Pumpkins are rich in alpha-carotene, beta-carotene and beta-cryptoxanthin that reduce the excessive free radicals in the body and stop them from damaging the cells in your body. It also protects the skin from sun damage and lowers the risk of eye diseases. However, there is a dearth of studies support this.

Healthy skin

Pumpkins are rich in nutrients that are great for healthy skin. For example, beta-carotene that your body turns into Vitamin A. Studies have shown that beta-carotene has similar properties to sunblock and prevents the skin from taking damage.

The fruit is also high in Vitamin C which is great for preventing hyperpigmentation and keeping the skin healthy.
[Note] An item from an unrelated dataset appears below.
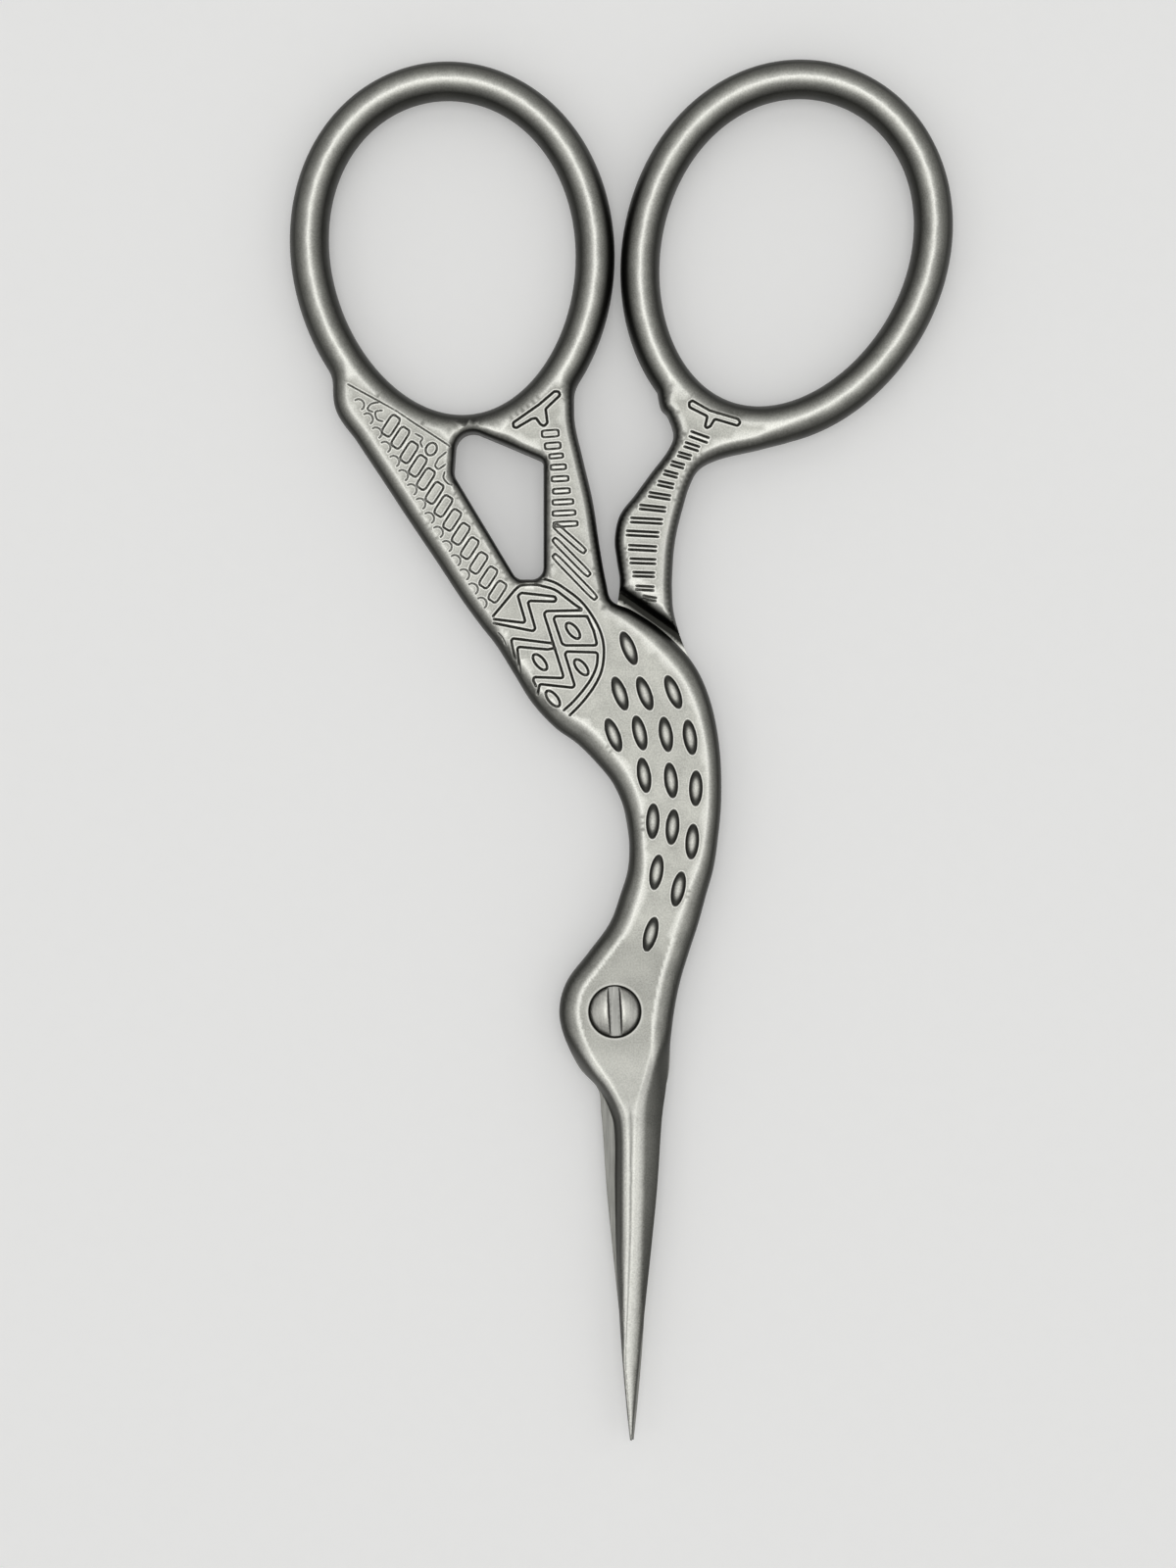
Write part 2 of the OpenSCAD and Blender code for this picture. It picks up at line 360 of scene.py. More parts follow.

Vitamin C also reverses damage caused by the free radicals of the sun.

Moreover, pumpkins also contain lutein, zeaxanthin, vitamin E that boost the skin’s defense against the harmful UV rays.

Lowers the risk of cancer

Pumpkin is rich in carotenoids that function as antioxidants and neutralize the free radicals, protecting against certain cancer. A study showed that the carotenoids found in pumpkin reduce the risk of stomach cancer.
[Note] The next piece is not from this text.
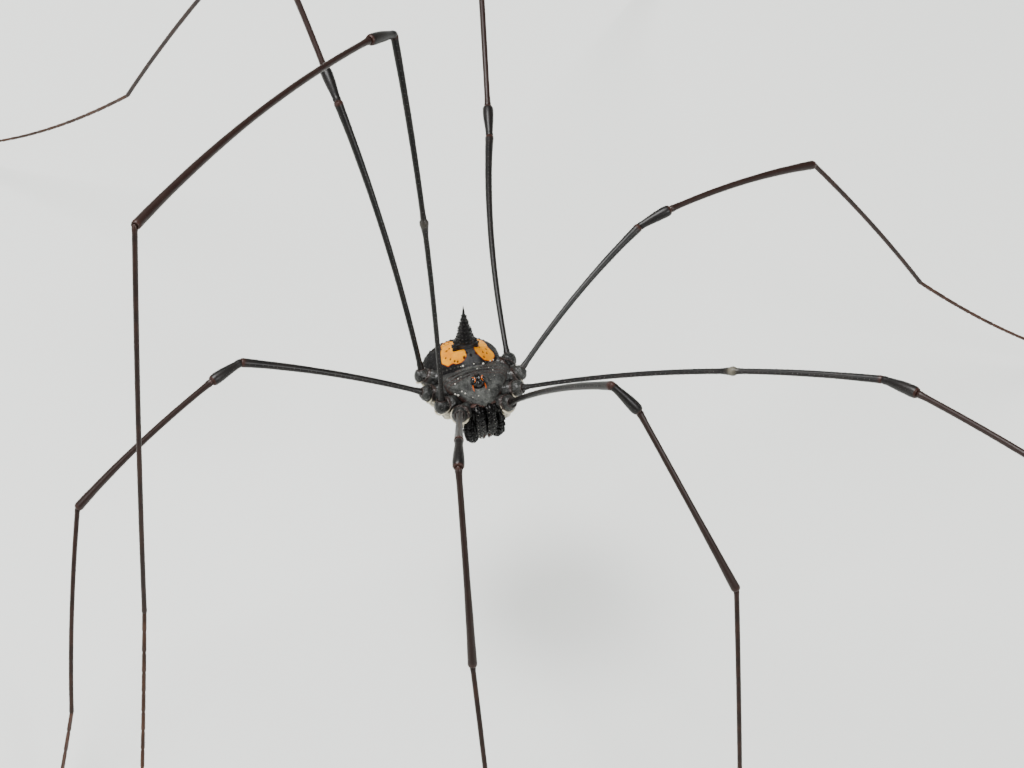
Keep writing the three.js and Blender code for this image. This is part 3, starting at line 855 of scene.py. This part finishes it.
def build_scutum():
    shape = new_shape()
    add_ball(shape, 280, 190)
    patch, pit, grey, cream, warm = layers_of(shape, "patch", "pit", "grey", "cream", "warm")
    for vert in shape.verts:
        direction = vert.co.copy()
        point = abdomen_point(direction)
        rough = rough_at(point, 4.5, 5)
        top = smooth(direction.z, 0.0, 0.25)
        inside = patch_at(point.x, point.y, 0.12 * noise.noise(point * 2.6)) * top
        inside *= 1 - smooth(0.26 - abs(point.x - 0.08), 0.0, 0.08)
        red, black = pits_at(point.x, point.y, REDDISH_PITS), pits_at(point.x, point.y, GREY_PITS)
        dent = max(red, black)
        arc = point.y - 0.10 * point.x * point.x
        ridge = sum(hump(arc, middle, 0.05) for middle in BACK_RIDGES)
        level = point.z + 0.12 * math.sin(point.y * 2.1)
        folds = sum(hump(level, fold, 0.045) for fold in (-1.0, -1.25, -1.5))
        under = smooth(-point.z, 0.95, 1.15)
        out = direction.normalized()
        point += out * (0.02 * rough * (1 - 0.7 * inside) + 0.02 * inside - 0.05 * folds * under)
        point -= out * (0.06 * dent + 0.05 * ridge) * top
        vert.co = point
        vert[patch] = inside
        vert[pit] = red * top
        front = smooth(2.35 - point.y, 0.0, 0.3)
        middle = smooth(0.80 - abs(point.x - 0.05), 0.0, 0.45) * front
        vert[grey] = middle * top * (1 - smooth(black, 0.1, 0.5))
        vert[cream] = 0.55 * under * smooth(0.5 + 0.8 * rough, 0.2, 0.6)
        vert[warm] = 0.5 * hump(point.z, -0.95, 0.09) + 0.3 * ridge * top
    tree = BVHTree.FromBMesh(shape)
    rng = random.Random("scutum")
    dark = []
    for _ in range(1000):
        x, y = rng.uniform(-2.6, 2.3), rng.uniform(0.9, 4.4)
        if patch_at(x, y, 0.05) <= 0.05:
            dark += stand_on(tree, x, y, lambda: (rng.uniform(0.016, 0.034), rng.uniform(0.02, 0.045)), 0.15)
    scatter(shape, BEAD, dark, "pale", 0.03)
    # Rows of knobs along the front edge and across the plates behind the spine
    knobs = []
    rows = ((1.06, 0.13, 16, 1.7), (3.4, 0.12, 14, 1.9), (3.78, 0.12, 12, 1.7), (4.08, 0.12, 10, 1.3))
    for middle, bend, count, reach in rows:
        for n in range(count):
            x = reach * (2 * n / (count - 1) - 1)
            knobs += stand_on(tree, x, middle + bend * x * x,
                              lambda: (rng.uniform(0.05, 0.085), rng.uniform(0.04, 0.07)), 0.02)
    scatter(shape, BEAD, knobs, "pale", 0.06)
    places = []
    for x, y, size in BACK_GRAINS:
        places += stand_on(tree, x, y, lambda: (0.025 + 0.011 * size, 0.03 + 0.011 * size))
    scatter(shape, BEAD, places, "pale", 0.9)
    finish_piece(shape, "scutum", "scutum", "opisthosoma")


def build_pleats():
    """The folded strip across the waist, where the front shield meets the back one."""
    shape = new_shape()
    rng = random.Random("pleats")
    reach = 1.7
    for middle, height, thick in ((0.66, 0.76, 0.115), (0.88, 0.80, 0.14)):
        stops = []
        for n in range(57):
            x = reach * (2 * n / 56 - 1)
            centre = Vector((x, middle + 0.04 * x * x, height - 0.17 * x * x - 0.03 * x ** 4))
            slope = Vector((1, 0.08 * x, -0.34 * x - 0.12 * x ** 3))
            radius = thick * (0.35 + 0.65 * smooth(reach - abs(x), 0.0, 0.45)) * rng.uniform(0.95, 1.05)
            stops.append((centre, slope, radius, radius * 0.9))
        sweep(shape, stops, 16, Vector((0, 1, 0)))
    warm = shape.verts.layers.float["warm"]
    for vert in shape.verts:
        rough = rough_at(vert.co, 6)
        vert.co += Vector((0, 0, 0.03 * rough))
        vert[warm] = 0.6 * smooth(rough, 0.05, 0.5)
    finish_piece(shape, "waist_folds", "carapace")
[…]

According to another study, the carotenoids also lower the risk of throat, breast, pancreatic and other cancers.

Promotes good heart health

Pumpkins are rich in a variety of nutrients and minerals including potassium. Studies have shown that a high intake of potassium lowers blood pressure and reduces the risk of strokes. Pumpkins are also high in antioxidants that prevent bad cholesterol from oxidizing.

When bad cholesterol oxidizes it can lodge against the walls of blood vessels, restrict blood flow and increase the risk of heart disease. High blood pressure and high cholesterol are the two main contributors of heart disease. Thus, pumpkins have been linked to heart health benefits.

Wrapping up!

Pumpkin pies and pumpkin spiced lattes are the hallmark of fall! But being on a keto diet means that there are many fruits that you can’t eat. Fortunately, if you were wondering whether is pumpkin keto? You'll be happy to know that pumpkin is completely keto friendly!

You can whip up ingredients from your pantry and make low-carb, keto-friendly pumpkin recipes to enjoy the pumpkin season to the fullest. The recipes are simple and so, so delicious!